Quarterlies are due four times a year whether you caught up or not. Missing them by paying annually builds an underpayment penalty plus a scramble every April.

If the tax account is low, pay what is in it at quarterly time and pay the rest as soon as the next commission clears. Read: What to Do When Quarterlies Are Due and You Had a Bad Month.

Trap 4: The switch-brokerage trap.

An agent who is stuck financially gets recruited by another brokerage with a better split. The math looks like more money per deal. In practice, switching brokerages usually eats two to three months of productivity as you rebuild your systems, reintroduce yourself to your sphere, and lose some leads in transition.

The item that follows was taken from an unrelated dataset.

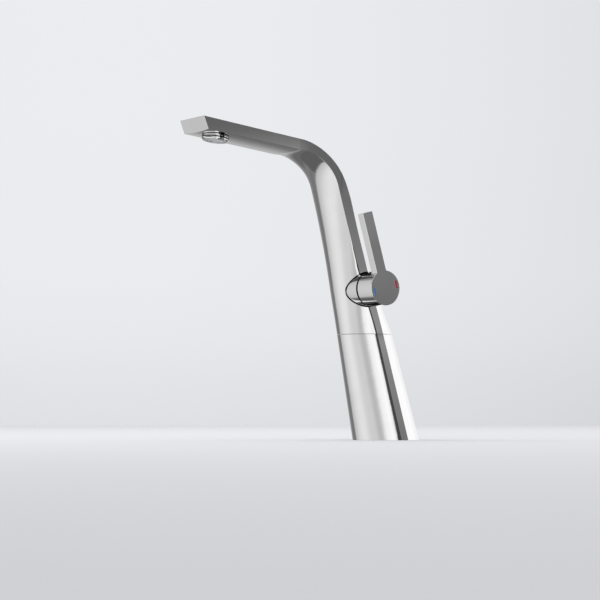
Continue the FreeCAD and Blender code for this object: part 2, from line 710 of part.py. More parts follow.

Higher split is real. The transition cost is also real. Do not switch unless you have three months of smoothing reserve to ride out the dip.

Trap 5: The "I am a full-service agent" scope creep.

You are paying for your client's inspector, covering a small repair, throwing in a closing gift, staging at your expense. Some of this is professional. Some of it is agents who do not know what their hourly rate is quietly discounting themselves by thousands of dollars per closing.

Track your concession costs per closing. If they are over 5 percent of your commission on average, tighten.


What Changes When This Works

Three months in, a contract that falls through does not send you into panic. The chargeback reserve absorbs any actual losses and the smoothing reserve covers the income you were expecting.

Six months in, a ninety-day dry stretch is uncomfortable but not dangerous. Your floor is funded. Taxes are set aside. Your car is in your name and not on a lease that depends on your best month continuing.

A year in, you have pipeline patience. You wait for listings to come back rather than taking every low-probability client. You have savings for the first time since you got into the business. You are paying yourself on a predictable schedule like an actual employer, which, in a real sense, you are.

You are able to pay down debt, even on slow months.

You are able to save without second-guessing.

You are able to predict what is coming.

You are able to budget inconsistent income.